Songwriters are
frequently inspired by the sun, the rain, and blizzard; a new study that analyzed
750 popular songs referring to weather has shown. Beatles’s ‘Here
Comes The Sun’, Bob Dylan’s ‘Blowin’ In The Wind’ and The Hollies
‘Bus
Stop’ are some songs that were inspired by actual weather events the
study says.
‘We were surprised how often weather is communicated
in popular music, whether as a simple analogy or a major theme of a song,’ said the lead study author Sally Brown from the
University of Southampton in Britain.
Brown, along with
researchers from the universities of Oxford, Manchester, Newcastle, and the
University of Reading analyzed the weather through lyrics, musical genre, keys
and links to specific weather events. Frequently, songs mentioned more than one
weather type, indicating a range of emotions. Some songs mentioned up to six
weather types such as ‘Stormy’ by Cobb and Buie.

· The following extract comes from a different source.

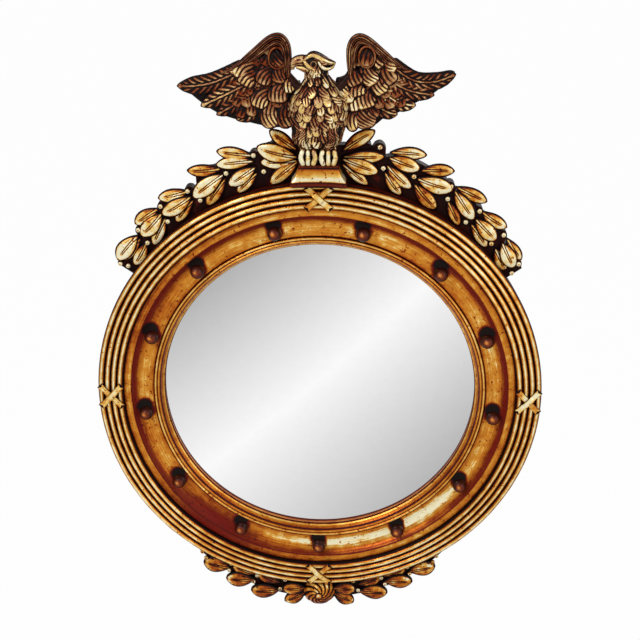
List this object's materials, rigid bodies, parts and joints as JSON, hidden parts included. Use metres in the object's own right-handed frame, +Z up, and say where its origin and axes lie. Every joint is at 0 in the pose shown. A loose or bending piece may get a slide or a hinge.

‘Our study also found that references to bad weather
in pop songs were statistically more significant in the US during the more
stormy 1950s and 1960s than the quieter periods of 1970s and 1980s,’ Brown said.
Weather-related songs
are very popular, with seven percent of them appearing in Rolling Stone’s (2011)
top 500 list of the Greatest Song Of All Time.